As bold as it sounds, I feel that the U.S. companies will be much quicker to adapt and become profitable at $30 oil than the oil-producing nations adapt their budget expenses to balance out in this same environment.
As such, I do not believe oil will go much higher in any foreseeable term. Even if OPEC does cut production, the U.S. producers will fill in the gap at any sign of oil price increase.
CapEx cuts will have their say if prices and production increase, exhausting existing wells as a result. But even the new wells are likely to be drilled at a lower cost.
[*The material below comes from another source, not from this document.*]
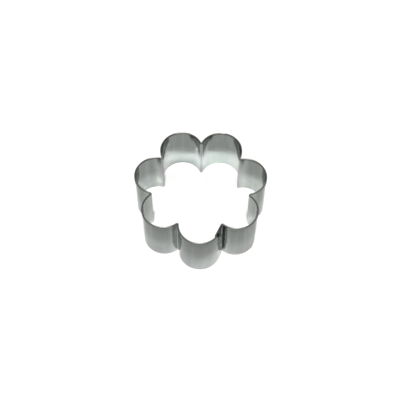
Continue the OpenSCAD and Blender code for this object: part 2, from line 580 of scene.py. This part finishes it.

"There are some companies out there that have figured out a way to cut their drilling costs by 50 percent," Robertson said. "While a few months ago, their break-even point may have been one (price), now it's different."
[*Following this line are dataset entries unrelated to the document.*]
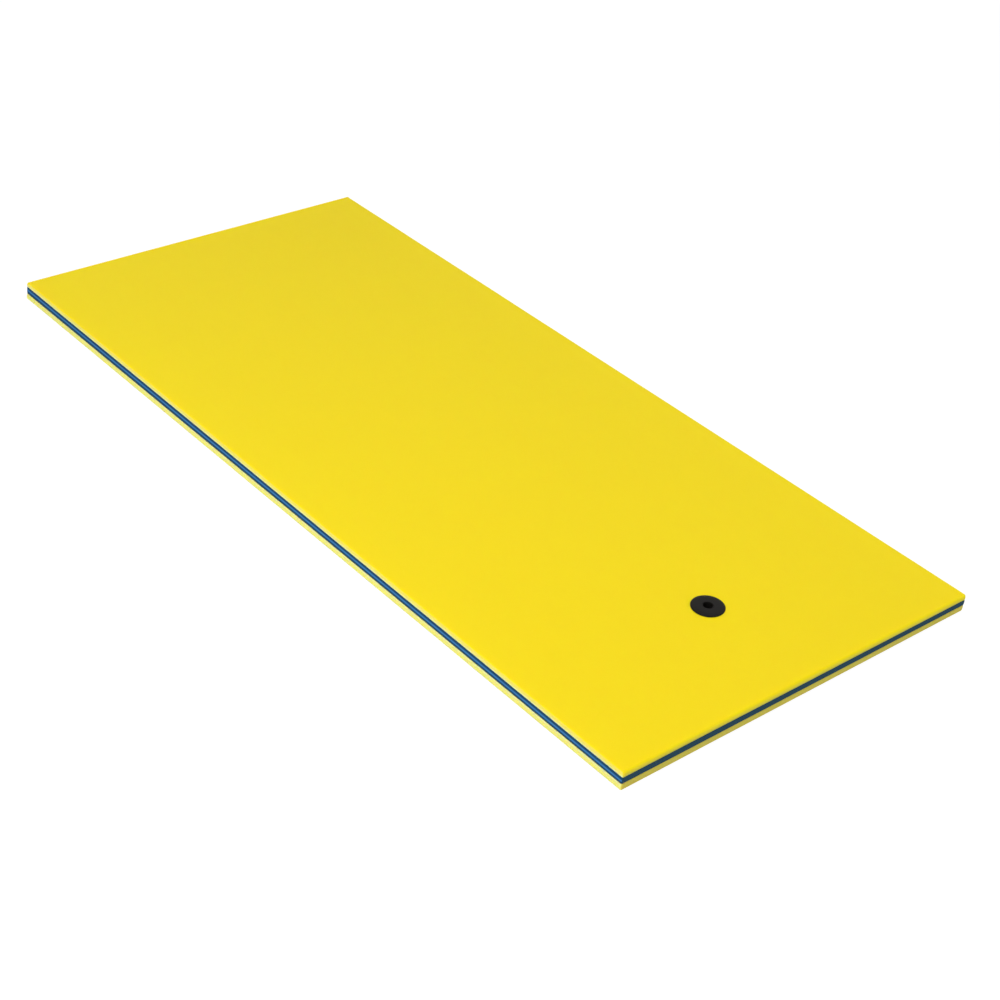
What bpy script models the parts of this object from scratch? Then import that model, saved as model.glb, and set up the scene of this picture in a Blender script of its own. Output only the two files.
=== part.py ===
"""Three-layer foam float mat with a two-part screwed tether grommet near one end.

Metres, +Z up. The origin is the centre of the mat's underside. +X runs along the
length towards the grommet, and +Y runs across the width.
"""

import math

import bmesh
import bpy
from mathutils import Matrix, Vector

# Foam slab: two yellow sheets fused to a blue one
MAT_LENGTH = 1.800
MAT_WIDTH = 0.810
TOP_SHEET = 0.0112
CORE_SHEET = 0.0120
BOTTOM_SHEET = 0.0112
BOND_GAP = 0.0003
CORNER_RADIUS = 0.003
TOP_EDGE_ROUND = 0.0022
BOTTOM_EDGE_ROUND = 0.0015
SEAM_BEVEL = 0.0006

# Grommet: where it is, and what its two halves share
GROMMET_FROM_END = 0.227
FLANGE_RADIUS = 0.030
BORE_RADIUS = 0.009
BORE_ROUND = 0.001
FIT_GAP = 0.0003

# Upper half: a crowned flange on a threaded barrel
UPPER_SINK = 0.0015
UNDERSIDE_CHAMFER = 0.0004
RIM_PROUD = 0.0003
CROWN_PROUD = 0.0024
BARREL_WALL = 0.0028
BARREL_LEAD = 0.0008

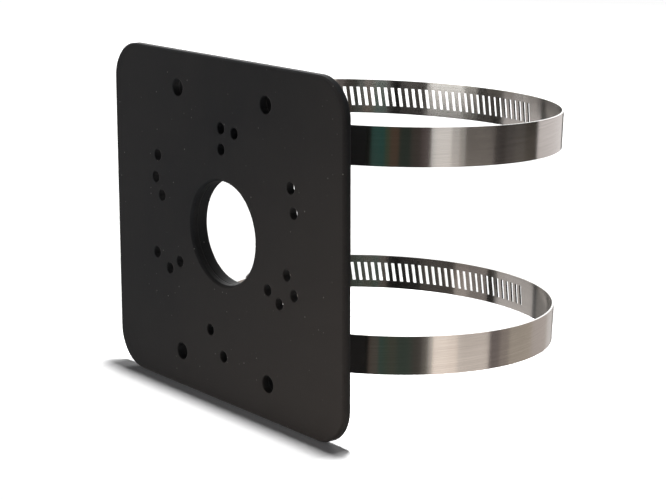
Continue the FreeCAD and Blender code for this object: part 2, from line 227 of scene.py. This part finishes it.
def brushed_strip(name, line_width, roughness, tilt, tones):
    """Stainless steel with brush lines that run level, or along a strip that sags."""
    material, tree = new_material(name)
    place = add_node(tree, "ShaderNodeTexCoord").outputs["Object"]
    streak_length = 0.03
    stain_size = 1 / 45
    line_depth = 0.00002
    along = add_node(tree, "ShaderNodeMapping",
                     values={"Rotation": (tilt, 0, 0),
                             "Scale": (1 / streak_length, 1 / streak_length, 1 / line_width)},
                     links={"Vector": place})
    lines = add_node(tree, "ShaderNodeTexNoise",
                     values={"Scale": 1.0, "Detail": 3.0, "Roughness": 0.65},
                     links={"Vector": along.outputs["Vector"]})
    stain = add_node(tree, "ShaderNodeTexNoise", values={"Scale": 1 / stain_size, "Detail": 3.0},
                     links={"Vector": place})
    dark, light = tones
    tone = add_node(tree, "ShaderNodeValToRGB", links={"Fac": lines.outputs["Fac"]})
    tone.color_ramp.elements[0].position = 0.3
    tone.color_ramp.elements[0].color = linear(dark)
    tone.color_ramp.elements[1].position = 0.7
    tone.color_ramp.elements[1].color = linear(light)
    gloss = add_node(tree, "ShaderNodeMapRange",
                     values={"To Min": roughness - 0.03, "To Max": roughness + 0.05},
                     links={"Value": stain.outputs["Fac"]})
    turn = add_node(tree, "ShaderNodeTangent", {"direction_type": "RADIAL", "axis": "Z"})
    shader = add_node(tree, "ShaderNodeBsdfPrincipled",
                      values={"Metallic": 1.0, "Anisotropic": 0.95, "Anisotropic Rotation": 0.25},
                      links={"Base Color": tone.outputs["Color"],
                             "Roughness": gloss.outputs["Result"],
                             "Tangent": turn.outputs["Tangent"]})
    bump = add_node(tree, "ShaderNodeBump", values={"Strength": 0.06, "Distance": line_depth},
                    links={"Height": lines.outputs["Fac"]})
    finish_material(tree, shader, bump)
    return material


brush_line_width = 0.0003
strap_steel = brushed_strip("strap_steel_finish", brush_line_width, 0.16, strap_sag,
                            ("#C0BEBB", "#CECCC9"))
dress("upper_strap", strap_steel)
dress("lower_strap", strap_steel)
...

I would feel foolish trying to speculate where we are headed with oil prices in the long run. In the short term, I'm inclined to side with the bears that it "will get worse before it gets better." But I don't want to time the market as I feel the snap back will be fast and furious. If it ever comes. And I'm not expecting it to be that big either.
I do believe that these moves by Saudi Arabia and Russia, two low-cost major oil producers, to curb further price declines put a floor on oil pricing. But having a floor does not imply we are going to bounce and run to the upside - just that we probably won't go all too much lower. And if the freeze doesn't put in stability in place, we will see these same players reassemble to find alternative options.
I'm quite confident we will still see bankruptcies among the shale producers. But I really hope that we don't see governments going out of business, as additional instability in the global economy may have adverse impacts on the markets overall and subsequently on oil demand.
Disclosure: I am/we are long USO, MRO, VNR, RIG.
I wrote this article myself, and it expresses my own opinions. I am not receiving compensation for it (other than from Seeking Alpha). I have no business relationship with any company whose stock is mentioned in this article.